Bespoke Stainless Steel case with SEIKO VK64 Meca-Quartz Movements
- Anti reflective sapphire glass
- Green sunray dial
- Silver subdial
- Yellow marker at 59
The Watch
The LMR '59 features our bespoke Stainless Steel 316L surgical standard case. Featuring soft push function buttons and a screw-down crown machined from solid Stainless Steel.
The dial features a sunray finish and has raised indexes with polished steel hands and markers. The time and seconds hands and date window are filled with luminous X1 Super-LumiNova. The result is an all round watch that can we worn on the track or at dinner.
The case weighs a comfortable 95g. It measures 41mm in diameter, with a 46mm lug-to-lug, and is just 12.5mm thick. The top of the case is polished, with the case sides finished in a matt finish to give the design some contrast. Blending seamlessly into the design of the cushion-shaped case is a sapphire crystal, which has multiple internal layers of anti-reflective coating.
The AM '59 carries a depth rating of 100m or 10ATM.
Inside the AM '59 you’ll find the tried and tested Seiko VK64 Hybrid Mechanical movements. As a mecaquartz, the chronograph second hand on the VK64 has a smooth sweeping motion.
The watch is finished off with an Italian ethically sourced leather strap with contrast green stitching.
The Story
Aston Martin has always competed and scrapped and wrestled in motorsport until it had nothing left to give, even when it was hopelessly outgunned in manpower, money and talent.
But then, one day in the summer of 1959, Aston Martin became the most famous sports-car maker in the world.
France, in the summer afternoon of June 21, American Carroll Shelby finished the 323rd lap of La Sarthe in his Aston Martin DBR1/300, and he and Roy Salvadori had won the greatest race of them all.
What’s more, they’d done it in a formation 1-2 finish, with the second works Aston of France’s Maurice Trintignant and Paul Frere just one lap behind.

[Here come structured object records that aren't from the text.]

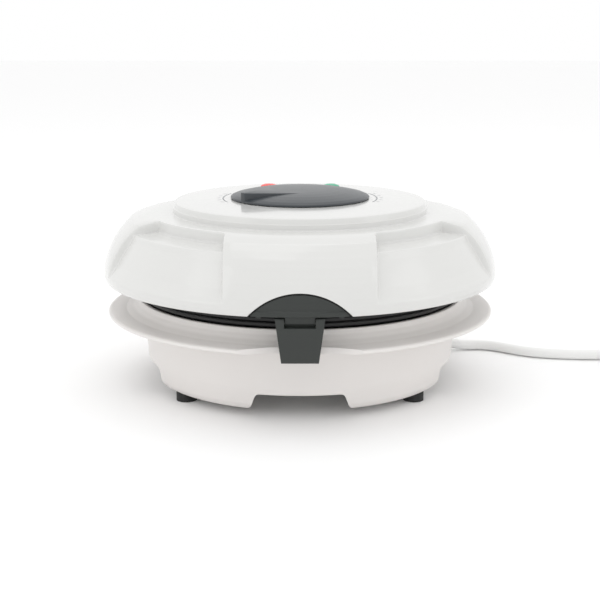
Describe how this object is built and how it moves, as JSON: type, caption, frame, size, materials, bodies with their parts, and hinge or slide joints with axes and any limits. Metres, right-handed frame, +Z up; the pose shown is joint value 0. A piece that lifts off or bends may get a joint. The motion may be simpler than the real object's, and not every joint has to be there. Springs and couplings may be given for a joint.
{
  "type": "donut maker",
  "caption": "Electric donut maker with a hinged domed lid, ring-shaped moulds in both plates, a dished base on short legs, a front latch and a thermostat knob.",
  "frame": {"origin": "on the table, under the middle of the bounding box of the appliance without its cord", "axes": "+Z up, -Y towards the user at the latch, +X to the user's right"},
  "size_m": [0.4133, 0.2668, 0.121],
  "materials": {
    "base_plastic": "satin white heat-resistant plastic",
    "cover_plastic": "matt light grey plastic",
    "screw_steel": "zinc-plated steel",
    "foot_rubber": "black rubber",
    "plate_metal": "cast aluminium with black non-stick coating",
    "element_steel": "heat-tinted steel sheath",
    "shield_metal": "bright aluminium sheet",
    "terminal_ceramic": "glazed steatite",
    "contact_brass": "bright brass",
    "wire_sleeve": "glass-fibre sleeving",
    "plug_white": "moulded white PVC",
    "cord_white": "white PVC sheath",
    "tie_plastic": "black plastic",
    "pin_metal": "nickel-plated",
    "lid_plastic": "glossy white heat-resistant plastic",
    "grip_plastic": "matt dark grey-green plastic",
    "fuse_gold": "gold-coloured fuse case",
    "red_lens": "translucent red",
    "green_lens": "translucent green",
    "lamp_glass": "clear glass",
    "knob_plastic": "satin slate grey plastic"
  },
  "bodies": {
    "base": {"base_shell": "base_plastic", "bottom_cover": "cover_plastic", "bottom_cover_screws": "screw_steel", "rubber_feet": "foot_rubber", "lower_plate": "plate_metal", "lower_plate_screws": "screw_steel", "lower_element": "element_steel", "lower_element_clips": "screw_steel", "lower_shield": "shield_metal", "shield_spacers": "screw_steel", "terminal_block": "terminal_ceramic", "terminal_screws": "contact_brass", "earth_terminal": "contact_brass", "cord_clamp": "cover_plastic", "cord_clamp_screws": "screw_steel", "base_wiring": "wire_sleeve", "hinge_pins": "screw_steel", "cord_gland": "plug_white", "power_cord": "cord_white", "cord_coil": "cord_white", "cord_tail": "cord_white", "cord_tie": "tie_plastic", "plug_body": "plug_white", "plug_pins": "pin_metal"},
    "lid": {"lid_shell": "lid_plastic", "grip_insert": "grip_plastic", "grip_screws": "screw_steel", "latch_pin": "screw_steel", "upper_plate": "plate_metal", "upper_plate_screws": "screw_steel", "upper_element": "element_steel", "upper_element_clips": "screw_steel", "upper_shield": "shield_metal", "upper_shield_posts": "screw_steel", "thermostat_body": "terminal_ceramic", "thermostat_bracket": "screw_steel", "thermostat_nut": "screw_steel", "thermal_fuse": "fuse_gold", "fuse_clip": "screw_steel", "red_lens": "red_lens", "green_lens": "green_lens", "indicator_lamps": "lamp_glass", "lamp_holder": "terminal_ceramic", "lid_wiring": "wire_sleeve"},
    "knob": {"thermostat_knob": "knob_plastic", "thermostat_shaft": "screw_steel", "knob_clip": "screw_steel"},
    "latch": {"latch_lever": "grip_plastic"}
  },
  "joints": [
    {"name": "lid_hinge", "type": "hinge", "parent": "base", "child": "lid", "pos_m": [0, 0.12065, 0.058], "axis": [-1, 0, 0], "range_deg": [0, 100]},
    {"name": "knob_turn", "type": "hinge", "parent": "lid", "child": "knob", "pos_m": [0, -0.00535, 0.1126], "axis": [0, 0, -1], "range_deg": [0, 253]},
    {"name": "latch_swing", "type": "hinge", "parent": "lid", "child": "latch", "pos_m": [0, -0.12255, 0.0626], "axis": [-1, 0, 0], "range_deg": [-4, 70]}
  ]
}
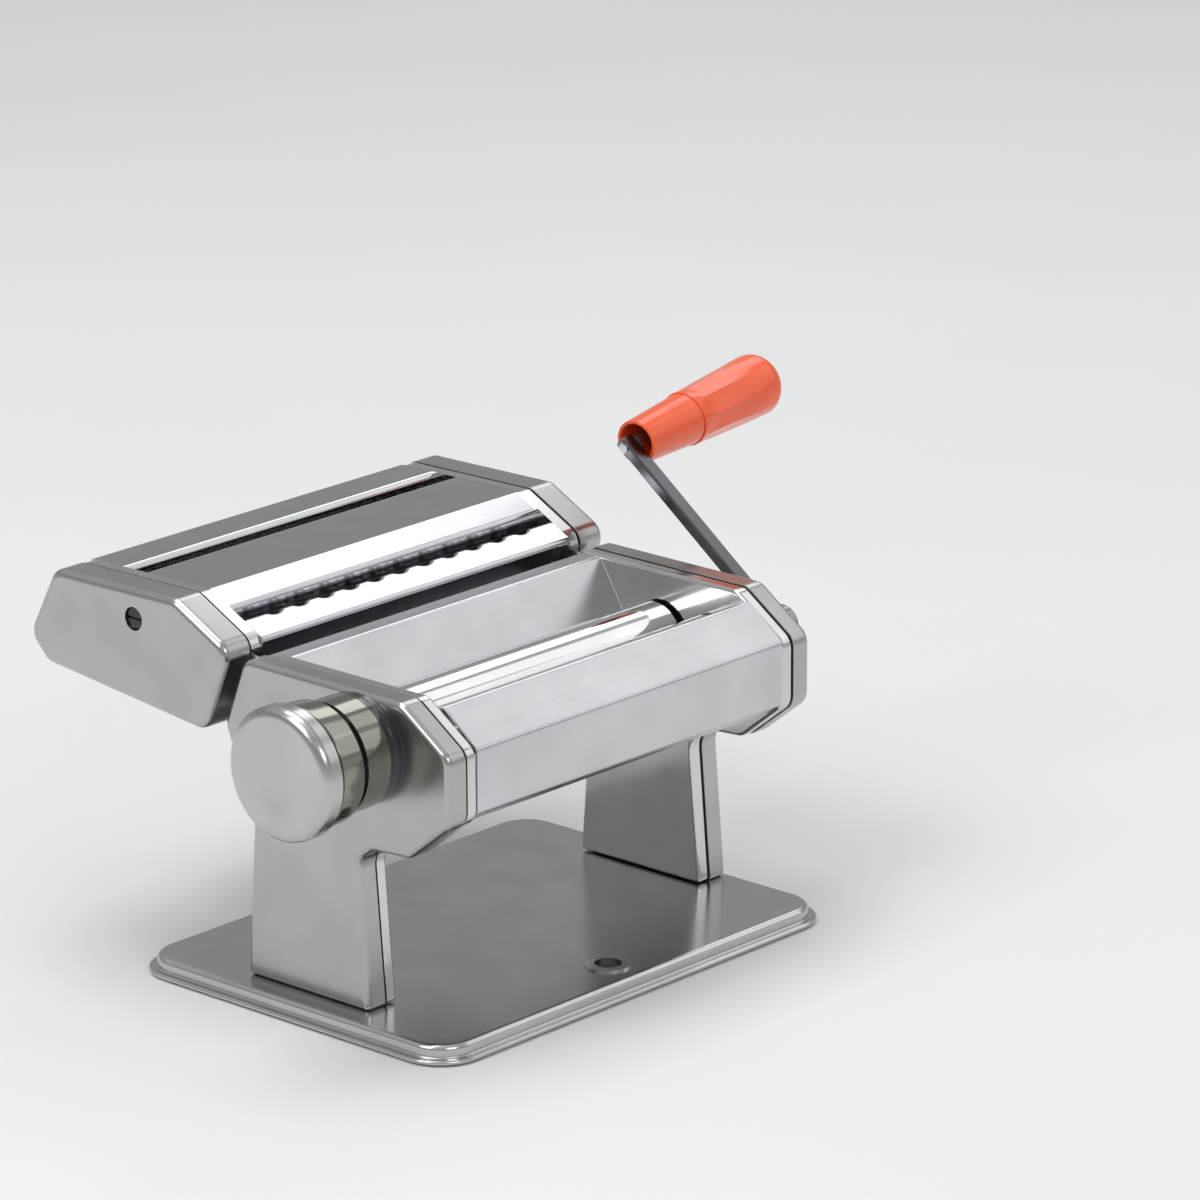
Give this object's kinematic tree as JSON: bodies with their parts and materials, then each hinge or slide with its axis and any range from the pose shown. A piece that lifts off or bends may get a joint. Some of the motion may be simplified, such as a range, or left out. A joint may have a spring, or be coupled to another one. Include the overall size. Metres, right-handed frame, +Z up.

They had driven a steady, measured race, and became the rock the blisteringly fast works Ferraris and Porsches broke themselves on.
They saw them all come and they saw them all fall.
The third placed car wasn’t even from a works team at all, but was a Ferrari GT car from a Belgian privateer squad, 26 laps behind them.
Aston Martin had been here before, first entering the French endurance in 1928 and running in every race since 1931. It even finished second three times, including in 1958, but it had never won.
For 1959 Aston brought drivers who would go on to accumulate 18 Grand Prix wins and one who would engineer his own famous victories at La Sarthe.
But the opposition was fierce. With a raft of rule changes to allow GT cars, 97 cars were entered and 60 accepted. There were seven works teams and half the field was made up of factory cars.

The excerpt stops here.